**Material:**
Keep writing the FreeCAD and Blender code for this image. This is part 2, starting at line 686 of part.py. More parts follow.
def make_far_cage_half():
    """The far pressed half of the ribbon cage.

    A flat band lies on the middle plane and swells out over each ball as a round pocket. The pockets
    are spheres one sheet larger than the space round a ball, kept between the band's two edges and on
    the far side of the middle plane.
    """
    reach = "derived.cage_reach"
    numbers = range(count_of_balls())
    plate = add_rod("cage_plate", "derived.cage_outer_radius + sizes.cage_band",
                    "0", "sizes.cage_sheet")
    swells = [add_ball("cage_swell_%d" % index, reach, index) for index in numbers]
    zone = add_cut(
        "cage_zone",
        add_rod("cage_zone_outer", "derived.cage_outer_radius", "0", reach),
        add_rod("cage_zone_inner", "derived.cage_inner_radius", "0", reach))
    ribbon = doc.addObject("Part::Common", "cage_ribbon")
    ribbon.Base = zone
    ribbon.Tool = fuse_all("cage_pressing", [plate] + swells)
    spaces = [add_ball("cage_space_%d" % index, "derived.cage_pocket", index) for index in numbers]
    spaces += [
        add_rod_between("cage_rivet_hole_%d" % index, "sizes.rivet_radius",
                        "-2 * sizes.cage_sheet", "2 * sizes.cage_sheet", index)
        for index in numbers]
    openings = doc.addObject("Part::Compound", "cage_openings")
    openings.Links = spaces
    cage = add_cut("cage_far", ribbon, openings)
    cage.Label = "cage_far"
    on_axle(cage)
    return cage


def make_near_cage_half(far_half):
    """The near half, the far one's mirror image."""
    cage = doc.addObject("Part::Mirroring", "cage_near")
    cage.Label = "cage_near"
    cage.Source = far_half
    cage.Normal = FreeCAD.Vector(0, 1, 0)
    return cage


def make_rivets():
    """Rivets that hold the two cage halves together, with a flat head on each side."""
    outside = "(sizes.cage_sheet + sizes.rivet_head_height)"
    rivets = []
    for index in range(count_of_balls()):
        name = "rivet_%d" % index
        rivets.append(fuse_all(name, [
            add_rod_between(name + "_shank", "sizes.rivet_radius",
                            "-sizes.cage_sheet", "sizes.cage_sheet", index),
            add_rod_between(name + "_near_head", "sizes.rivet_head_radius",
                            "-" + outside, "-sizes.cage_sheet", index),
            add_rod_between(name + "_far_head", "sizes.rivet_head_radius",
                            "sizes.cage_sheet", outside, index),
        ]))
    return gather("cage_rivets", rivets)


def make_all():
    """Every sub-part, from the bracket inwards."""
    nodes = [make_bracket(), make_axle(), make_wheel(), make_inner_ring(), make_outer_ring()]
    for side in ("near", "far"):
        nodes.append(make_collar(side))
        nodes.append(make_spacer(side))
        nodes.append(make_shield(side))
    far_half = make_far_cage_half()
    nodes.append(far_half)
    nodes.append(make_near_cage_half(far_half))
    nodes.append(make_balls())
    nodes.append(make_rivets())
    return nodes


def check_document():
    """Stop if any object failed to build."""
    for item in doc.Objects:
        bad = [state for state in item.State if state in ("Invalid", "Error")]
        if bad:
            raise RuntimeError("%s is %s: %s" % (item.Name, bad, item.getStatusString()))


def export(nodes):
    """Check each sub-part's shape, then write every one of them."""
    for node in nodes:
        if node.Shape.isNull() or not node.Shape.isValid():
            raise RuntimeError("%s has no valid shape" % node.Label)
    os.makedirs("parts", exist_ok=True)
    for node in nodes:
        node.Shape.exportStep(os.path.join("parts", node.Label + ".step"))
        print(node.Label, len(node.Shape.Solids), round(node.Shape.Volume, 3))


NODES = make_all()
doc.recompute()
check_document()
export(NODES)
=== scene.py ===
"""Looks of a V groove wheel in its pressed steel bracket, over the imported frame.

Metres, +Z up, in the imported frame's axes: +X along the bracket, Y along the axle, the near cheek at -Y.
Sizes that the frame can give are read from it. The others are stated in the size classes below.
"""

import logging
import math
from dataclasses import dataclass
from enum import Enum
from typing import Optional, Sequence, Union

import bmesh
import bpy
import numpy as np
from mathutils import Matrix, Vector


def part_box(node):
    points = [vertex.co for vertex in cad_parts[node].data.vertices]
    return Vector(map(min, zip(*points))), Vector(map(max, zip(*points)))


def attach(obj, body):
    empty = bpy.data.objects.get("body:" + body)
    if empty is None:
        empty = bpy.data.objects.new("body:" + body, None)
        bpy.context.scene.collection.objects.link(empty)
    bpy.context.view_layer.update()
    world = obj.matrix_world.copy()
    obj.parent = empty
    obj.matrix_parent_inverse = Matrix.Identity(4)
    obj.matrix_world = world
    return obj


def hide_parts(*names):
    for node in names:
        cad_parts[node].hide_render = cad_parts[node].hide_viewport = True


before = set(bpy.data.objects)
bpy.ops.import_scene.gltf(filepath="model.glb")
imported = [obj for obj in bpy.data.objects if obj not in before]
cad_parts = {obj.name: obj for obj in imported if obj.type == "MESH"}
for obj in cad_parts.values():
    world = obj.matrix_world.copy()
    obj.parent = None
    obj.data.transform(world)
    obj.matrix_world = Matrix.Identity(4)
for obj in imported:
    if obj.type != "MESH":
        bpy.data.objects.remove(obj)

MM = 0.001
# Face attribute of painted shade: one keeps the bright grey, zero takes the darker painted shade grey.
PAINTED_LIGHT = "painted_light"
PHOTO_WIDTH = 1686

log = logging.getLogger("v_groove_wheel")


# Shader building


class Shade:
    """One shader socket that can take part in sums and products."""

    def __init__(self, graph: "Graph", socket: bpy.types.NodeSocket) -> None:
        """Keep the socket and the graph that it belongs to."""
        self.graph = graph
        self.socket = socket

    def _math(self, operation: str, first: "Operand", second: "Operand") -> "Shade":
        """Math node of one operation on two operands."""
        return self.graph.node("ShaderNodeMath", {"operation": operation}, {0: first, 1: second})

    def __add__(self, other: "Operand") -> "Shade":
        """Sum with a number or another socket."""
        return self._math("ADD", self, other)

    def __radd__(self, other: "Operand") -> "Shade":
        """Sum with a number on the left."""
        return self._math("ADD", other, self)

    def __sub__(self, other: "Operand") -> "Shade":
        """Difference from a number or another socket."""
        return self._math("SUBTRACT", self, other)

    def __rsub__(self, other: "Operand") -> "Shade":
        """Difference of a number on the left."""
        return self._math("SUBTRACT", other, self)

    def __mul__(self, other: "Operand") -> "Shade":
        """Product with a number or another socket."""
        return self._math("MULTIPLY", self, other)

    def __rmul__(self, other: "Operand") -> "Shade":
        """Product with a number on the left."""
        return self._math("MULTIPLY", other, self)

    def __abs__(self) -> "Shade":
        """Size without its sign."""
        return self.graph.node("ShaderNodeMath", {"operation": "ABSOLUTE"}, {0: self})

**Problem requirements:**
The lines to transcribe begin at the line with "return nodes" and end at the line with "zip(*points))), Vector(map(max, zip(*points)))"; copy them exactly, both ends included.

**Solution below:**
    return nodes


def check_document():
    """Stop if any object failed to build."""
    for item in doc.Objects:
        bad = [state for state in item.State if state in ("Invalid", "Error")]
        if bad:
            raise RuntimeError("%s is %s: %s" % (item.Name, bad, item.getStatusString()))


def export(nodes):
    """Check each sub-part's shape, then write every one of them."""
    for node in nodes:
        if node.Shape.isNull() or not node.Shape.isValid():
            raise RuntimeError("%s has no valid shape" % node.Label)
    os.makedirs("parts", exist_ok=True)
    for node in nodes:
        node.Shape.exportStep(os.path.join("parts", node.Label + ".step"))
        print(node.Label, len(node.Shape.Solids), round(node.Shape.Volume, 3))


NODES = make_all()
doc.recompute()
check_document()
export(NODES)
=== scene.py ===
"""Looks of a V groove wheel in its pressed steel bracket, over the imported frame.

Metres, +Z up, in the imported frame's axes: +X along the bracket, Y along the axle, the near cheek at -Y.
Sizes that the frame can give are read from it. The others are stated in the size classes below.
"""

import logging
import math
from dataclasses import dataclass
from enum import Enum
from typing import Optional, Sequence, Union

import bmesh
import bpy
import numpy as np
from mathutils import Matrix, Vector


def part_box(node):
    points = [vertex.co for vertex in cad_parts[node].data.vertices]
    return Vector(map(min, zip(*points))), Vector(map(max, zip(*points)))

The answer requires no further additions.